DATA PROVIDED
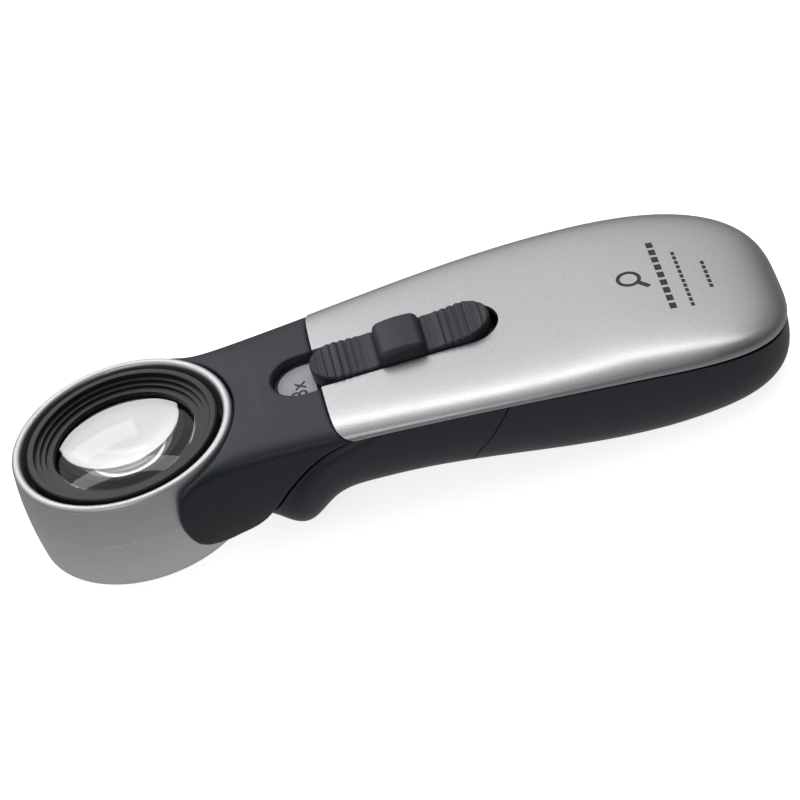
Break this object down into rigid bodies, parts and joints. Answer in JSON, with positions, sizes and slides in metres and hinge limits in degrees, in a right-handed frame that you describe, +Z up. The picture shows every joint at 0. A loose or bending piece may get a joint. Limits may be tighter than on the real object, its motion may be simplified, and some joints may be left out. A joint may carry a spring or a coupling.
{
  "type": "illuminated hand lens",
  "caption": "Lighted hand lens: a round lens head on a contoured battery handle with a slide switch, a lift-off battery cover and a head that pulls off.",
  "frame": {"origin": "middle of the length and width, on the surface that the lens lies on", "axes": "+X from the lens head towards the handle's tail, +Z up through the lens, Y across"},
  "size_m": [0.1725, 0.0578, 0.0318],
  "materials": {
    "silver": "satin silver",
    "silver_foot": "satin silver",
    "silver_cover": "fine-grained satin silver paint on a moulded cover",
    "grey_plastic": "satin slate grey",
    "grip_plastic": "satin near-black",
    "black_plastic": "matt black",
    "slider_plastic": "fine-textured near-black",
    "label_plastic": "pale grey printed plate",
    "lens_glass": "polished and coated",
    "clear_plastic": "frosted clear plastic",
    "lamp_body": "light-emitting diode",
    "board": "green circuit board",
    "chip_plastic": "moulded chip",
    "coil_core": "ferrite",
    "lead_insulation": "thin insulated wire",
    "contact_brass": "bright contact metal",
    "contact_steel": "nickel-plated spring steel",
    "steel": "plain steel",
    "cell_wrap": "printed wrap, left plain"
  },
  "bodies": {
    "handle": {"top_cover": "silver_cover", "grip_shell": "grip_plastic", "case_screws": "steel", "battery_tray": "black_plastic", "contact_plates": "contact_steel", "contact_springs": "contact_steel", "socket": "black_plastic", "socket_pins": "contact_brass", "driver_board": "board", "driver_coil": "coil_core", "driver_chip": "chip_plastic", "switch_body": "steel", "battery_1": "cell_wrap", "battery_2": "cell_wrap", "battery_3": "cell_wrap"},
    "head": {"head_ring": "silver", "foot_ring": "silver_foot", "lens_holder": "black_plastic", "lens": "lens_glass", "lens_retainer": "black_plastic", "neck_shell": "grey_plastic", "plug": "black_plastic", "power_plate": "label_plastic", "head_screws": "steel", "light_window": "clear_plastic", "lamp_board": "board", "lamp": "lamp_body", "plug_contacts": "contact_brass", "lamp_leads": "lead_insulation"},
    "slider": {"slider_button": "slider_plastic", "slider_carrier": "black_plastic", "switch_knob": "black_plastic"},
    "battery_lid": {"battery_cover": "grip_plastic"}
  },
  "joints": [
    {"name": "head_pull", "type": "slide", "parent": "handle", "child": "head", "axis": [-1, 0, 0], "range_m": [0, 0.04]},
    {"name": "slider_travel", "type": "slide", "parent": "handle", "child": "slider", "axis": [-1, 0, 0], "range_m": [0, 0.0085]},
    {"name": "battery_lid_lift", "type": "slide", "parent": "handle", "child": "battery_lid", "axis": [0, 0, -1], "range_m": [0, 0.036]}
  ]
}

SHORT TASK
Reproduce the listing above verbatim, from first line to last.

TASK OUTPUT
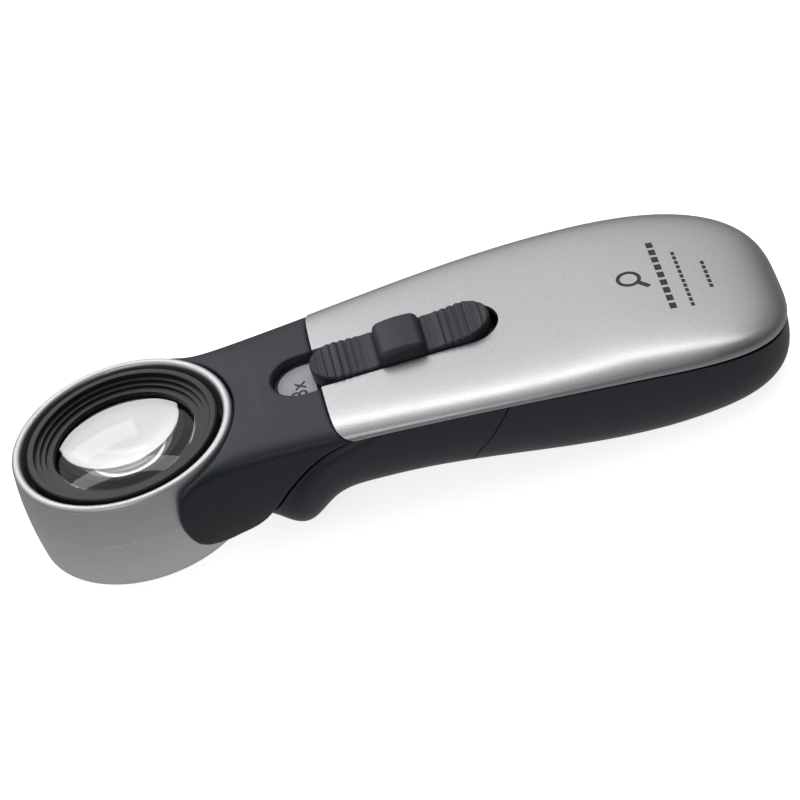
Break this object down into rigid bodies, parts and joints. Answer in JSON, with positions, sizes and slides in metres and hinge limits in degrees, in a right-handed frame that you describe, +Z up. The picture shows every joint at 0. A loose or bending piece may get a joint. Limits may be tighter than on the real object, its motion may be simplified, and some joints may be left out. A joint may carry a spring or a coupling.
{
  "type": "illuminated hand lens",
  "caption": "Lighted hand lens: a round lens head on a contoured battery handle with a slide switch, a lift-off battery cover and a head that pulls off.",
  "frame": {"origin": "middle of the length and width, on the surface that the lens lies on", "axes": "+X from the lens head towards the handle's tail, +Z up through the lens, Y across"},
  "size_m": [0.1725, 0.0578, 0.0318],
  "materials": {
    "silver": "satin silver",
    "silver_foot": "satin silver",
    "silver_cover": "fine-grained satin silver paint on a moulded cover",
    "grey_plastic": "satin slate grey",
    "grip_plastic": "satin near-black",
    "black_plastic": "matt black",
    "slider_plastic": "fine-textured near-black",
    "label_plastic": "pale grey printed plate",
    "lens_glass": "polished and coated",
    "clear_plastic": "frosted clear plastic",
    "lamp_body": "light-emitting diode",
    "board": "green circuit board",
    "chip_plastic": "moulded chip",
    "coil_core": "ferrite",
    "lead_insulation": "thin insulated wire",
    "contact_brass": "bright contact metal",
    "contact_steel": "nickel-plated spring steel",
    "steel": "plain steel",
    "cell_wrap": "printed wrap, left plain"
  },
  "bodies": {
    "handle": {"top_cover": "silver_cover", "grip_shell": "grip_plastic", "case_screws": "steel", "battery_tray": "black_plastic", "contact_plates": "contact_steel", "contact_springs": "contact_steel", "socket": "black_plastic", "socket_pins": "contact_brass", "driver_board": "board", "driver_coil": "coil_core", "driver_chip": "chip_plastic", "switch_body": "steel", "battery_1": "cell_wrap", "battery_2": "cell_wrap", "battery_3": "cell_wrap"},
    "head": {"head_ring": "silver", "foot_ring": "silver_foot", "lens_holder": "black_plastic", "lens": "lens_glass", "lens_retainer": "black_plastic", "neck_shell": "grey_plastic", "plug": "black_plastic", "power_plate": "label_plastic", "head_screws": "steel", "light_window": "clear_plastic", "lamp_board": "board", "lamp": "lamp_body", "plug_contacts": "contact_brass", "lamp_leads": "lead_insulation"},
    "slider": {"slider_button": "slider_plastic", "slider_carrier": "black_plastic", "switch_knob": "black_plastic"},
    "battery_lid": {"battery_cover": "grip_plastic"}
  },
  "joints": [
    {"name": "head_pull", "type": "slide", "parent": "handle", "child": "head", "axis": [-1, 0, 0], "range_m": [0, 0.04]},
    {"name": "slider_travel", "type": "slide", "parent": "handle", "child": "slider", "axis": [-1, 0, 0], "range_m": [0, 0.0085]},
    {"name": "battery_lid_lift", "type": "slide", "parent": "handle", "child": "battery_lid", "axis": [0, 0, -1], "range_m": [0, 0.036]}
  ]
}